A.N. Dyer hat drei Söhne, deren Verhältnis zu ihrem berühmten Vater geschildert wird. Der älteste ist ein erfolgloser Drehbuchautor mit plötzlicher Aussicht auf eine Hollywood-Verfilmung. Tatsächlich geht es den Produzenten aber nur darum, an die Rechte am Werk seines Vaters heranzukommen. Das sind die Kränkungen, mit denen Söhne berühmter Leute fertig werden müssen.
Der zweite Sohn dreht Dokumentarfilme über alle Schrecknisse und Grausamkeiten auf Erden, Kriege, Morde, Gemetzel von Bosnien bis Afghanistan. In seinem jüngsten Werk begleitet er das Sterben einer an Krebs erkrankten Jugendliebe, filmt jeden Tag um 12:01 Uhr ihre Aussage, es gehe ihr gut und montiert schließlich eine Kamera in ihrem Sarg, um den Verfallsprozess noch über den Tod hinaus zu dokumentieren. Der Film gelangt ins Internet und wird dort millionenfach geklickt. Und dann gibt es noch einen dritten Sohn, ein Nachkömmling, grade mal 17 Jahre alt, seinem uralten Vater wie aus dem Gesicht geschnitten, der testosteronbedingt an nichts als an Sex denken kann.
Ein Buch im Buch
Familienroman, Campusroman und Literaturbetriebssatire, Alter und Tod, Kunst und Wirklichkeit, verfehltes Leben, New York als Handlungsort: Aus Schauplatz, Themen und Gattungen ließe sich einiges machen, und David Gilbert nimmt sich mehr als 600 Seiten, um die Geschichten zu erzählen und immer wieder Teile aus "Ampersand" als Buch im Buch auszubreiten.

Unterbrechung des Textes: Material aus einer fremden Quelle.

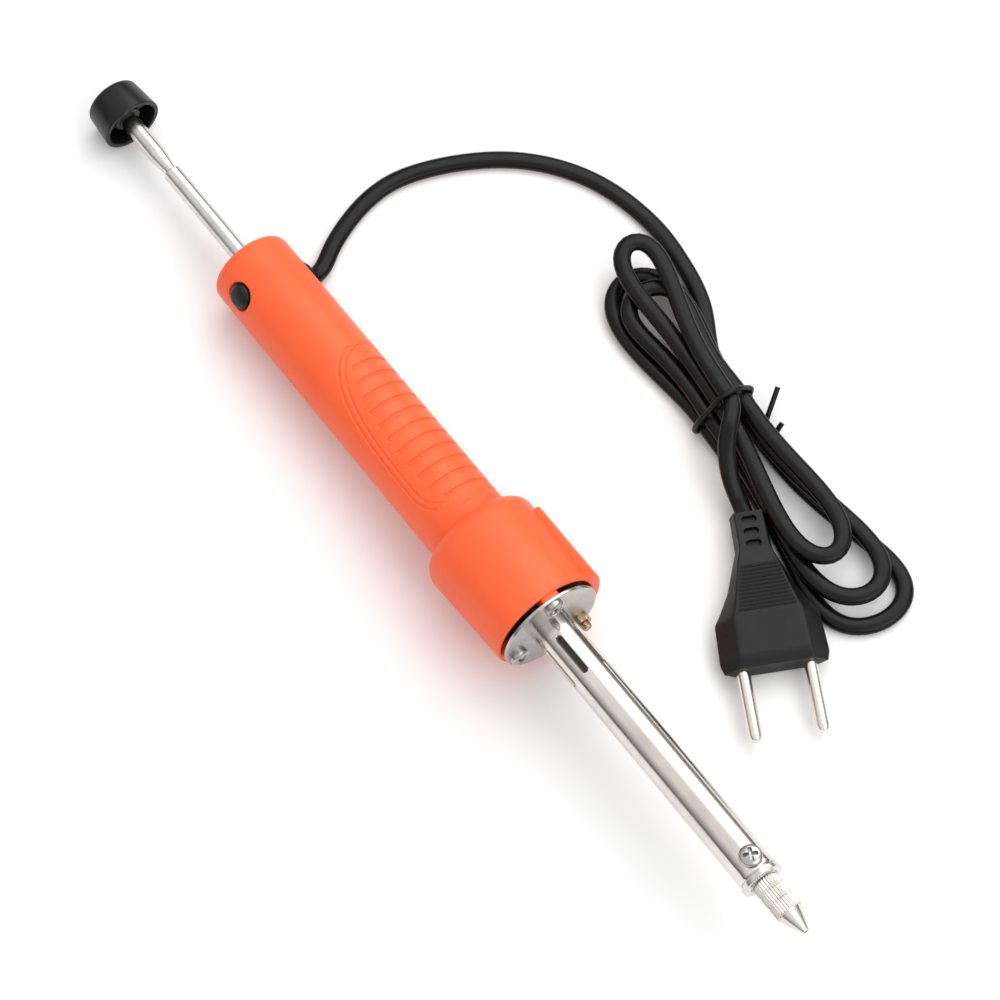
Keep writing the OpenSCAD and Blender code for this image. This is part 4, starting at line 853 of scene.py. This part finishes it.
plate_screws = [laid(stood(screw_surface(2.9, 2.0, 1.45, 10), PLATE_T, way)) for way in FIXINGS[:2]]
piece("plate_screws", surface_mesh("plate_screws", plate_screws, 35), zinc, "handle", "flange_screws")
clamp = outward(screw_surface(3.3, 2.2, 1.5, 3.0) + [BARREL_R, 0, 0], CLAMP_X, CLAMP_WAY)
piece("clamp_screw", surface_mesh("clamp_screw", [laid(clamp)], 35), zinc, "handle", "barrel_screw")

# Stud and nut
# The plate's third fixing is a threaded brass stud, which is screwed into the head's third post, with
# a brass hexagon nut on it.
STUD_R, THREAD_DEPTH, THREAD_PITCH = 1.45, 0.16, 0.5
NUT_FLAT_R, NUT_T = 2.3, 2.2
brass = finish("fixing_brass", (0.50, 0.38, 0.23), (0.36, 0.26, 0.15), (0.2, 0.38),
               grain_scale=900, mark_scale=200, bump=0.08, metallic=1.0)


def stud_surface():
    """A rod whose radius rises and falls along it as the thread's ridges do, twisted round once a pitch."""
    places = np.r_[-11.2, np.linspace(-11.1, 4.7, 150), 4.9, 5.0, 5.0]
    x, a = np.meshgrid(places, np.arange(40) * 2 * np.pi / 40, indexing="ij")
    r = STUD_R - THREAD_DEPTH * (0.5 + 0.5 * np.cos(2 * np.pi * x / THREAD_PITCH - a))
    r = r * np.where(x > 4.85, 0.86, 1.0)
    r[-1] = AXIS
    return round_axis(x, r, a)


def nut_surface():
    """A hexagon whose corners are cut by a cone at both ends, open for the stud."""
    a = np.arange(120) * 2 * np.pi / 120
    flat = NUT_FLAT_R / np.cos((a + np.pi / 6) % (np.pi / 3) - np.pi / 6)
    x = np.array([0, 0.0, 0.25, 1.1, 1.95, NUT_T, NUT_T])
    limit = np.array([1.5, 2.35, 2.7, 9, 2.7, 2.35, 1.5])
    return round_axis(x[:, None], np.minimum(flat, limit[:, None]), a)


stud = laid(stood(stud_surface(), 0, FIXINGS[2]))
piece("stud", surface_mesh("stud", [stud], 40), brass, "handle", "flange_stud")
nut = laid(stood(nut_surface(), PLATE_T, FIXINGS[2]))
piece("stud_nut", surface_mesh("stud_nut", [nut], 30), brass, "handle", "flange_nut")

# Springs
# The long return spring stands between the piston and the pump's front seal, and the small latch
# spring lifts the button. Both are coils of spring steel.
RETURN_LEN, RETURN_SHORT, RETURN_REAR = 58.0, 13.0, -114.2
LATCH_LEN, LATCH_SHORT, LATCH_FOOT = 3.4, 2.2, 3.9
spring_steel = finish("spring_steel", (0.5, 0.49, 0.48), (0.36, 0.35, 0.34), (0.25, 0.4),
                      grain_scale=900, mark_scale=160, metallic=1.0)


def coil(length, radius, wire, turns):
    """A helix of round wire from 0 to length, its own ends level with both: (height, across, across)."""
    a = np.linspace(0, 2 * np.pi * turns, 28 * turns + 1)
    line = round_axis(np.linspace(wire / 2, length - wire / 2, len(a)), radius, a)
    return wire_along(line, bulged(10, wire, wire, 1.0))


return_coil = laid(coil(RETURN_LEN, 6.0, 0.9, 9) + [RETURN_REAR, 0, 0])
return_spring = piece("return_spring", surface_mesh("return_spring", [return_coil], 50), spring_steel,
                      "handle", "return_spring")
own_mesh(return_spring)
latch_coil = laid(outward(coil(LATCH_LEN, 2.0, 0.4, 4) + [LATCH_FOOT, 0, 0], BUTTON_X, BUTTON_WAY))
latch_spring = piece("latch_spring", surface_mesh("latch_spring", [latch_coil], 50), spring_steel,
                     "handle", "latch_spring")
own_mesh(latch_spring)

# Inner pieces
# What the handle and the barrel hide keeps its CAD shape and gets the finish of its own material: the
# rest of the pump and the latch, the heater and its wires.
plain_steel = finish("drawn_steel", (0.6, 0.59, 0.58), (0.45, 0.44, 0.43), (0.26, 0.42),
                     grain_scale=700, mark_scale=80, bump=0.08, metallic=1.0)
grey_plastic = finish("grey_moulding", (0.1, 0.1, 0.105), (0.13, 0.13, 0.135), (0.45, 0.6),
                      grain_scale=1400, bump=0.15)
white_plastic = finish("white_moulding", (0.72, 0.71, 0.68), (0.64, 0.63, 0.6), (0.35, 0.5),
                       grain_scale=1400, bump=0.1)
ceramic = finish("bare_ceramic", (0.78, 0.74, 0.64), (0.66, 0.61, 0.52), (0.6, 0.8),
                 grain_scale=800, mark_scale=90, bump=0.3)
hot_wire = finish("oxidised_heating_wire", (0.24, 0.21, 0.19), (0.14, 0.12, 0.11), (0.45, 0.65),
                  grain_scale=2600, mark_scale=180, bump=0.4, metallic=0.8)
mica = finish("mica_sheet", (0.5, 0.38, 0.22), (0.34, 0.24, 0.12), (0.25, 0.5),
              grain_scale=400, mark_scale=120, bump=0.2, coat=0.3)
black_board = finish("insulating_board", (0.015, 0.014, 0.013), (0.03, 0.028, 0.026), (0.5, 0.7),
                     grain_scale=1200, mark_scale=90, bump=0.2)
glass_sleeve = finish("glass_fibre_sleeve", (0.7, 0.68, 0.62), (0.55, 0.53, 0.48), (0.6, 0.85),
                      grain_scale=3000, mark_scale=200, bump=0.5)
brown_wire = finish("wire_insulation", (0.16, 0.05, 0.02), (0.1, 0.03, 0.012), (0.3, 0.45),
                    grain_scale=2000, mark_scale=120)
inner = {
    "rear_bush": grey_plastic, "latch_plate": plain_steel, "pump_cylinder": plain_steel,
    "cylinder_seal": grey_plastic, "retaining_clip": spring_steel, "piston": white_plastic,
    "piston_oring": rubber, "piston_nut": plain_steel, "suction_tube": plain_steel,
    "heater_core": ceramic, "heater_winding": hot_wire, "mica_sleeve": mica,
    "insulating_washer": black_board, "wire_splices": plain_steel, "heater_leads": glass_sleeve,
    "supply_wires": brown_wire}
for node, material in inner.items():
    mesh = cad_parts[node].data
    mesh.materials.clear()
    mesh.materials.append(material)

bpy.context.view_layer.update()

Doch es entsteht nichts, keine Spannung, keine Tiefe, keine Gedanken, fast so, als ob die ganze Kreativität sich schon im Austüfteln des Plots erschöpft hätte. Endlose Gespräche und Partygeschwätz, breiteste Beschreibungen mit gesuchter Witzigkeit und zwanghafter Metaphern-Originalität und ein unkonzentrierter, dem Stoff nicht gewachsener Ich-Erzähler führen dazu, dass man sehr rasch die Geduld verliert.
Das ganze Elend der literarischen Durchschnitts-Ware vom US-Markt tritt da zu Tage: Sprachlich ist das so glatt und widerstandsfrei, dass man sich eher in einem mittelmäßigen Kinofilm zu befinden scheint als in einer aus Sprache geformten Fiktion. Das liegt daran, dass Autoren derartiger Bücher von vornherein auf die Verfilmung schielen. Mit Literatur im engeren Sinn hat diese Art, auf Plots und Pointen zu setzen, nur wenig zu tun.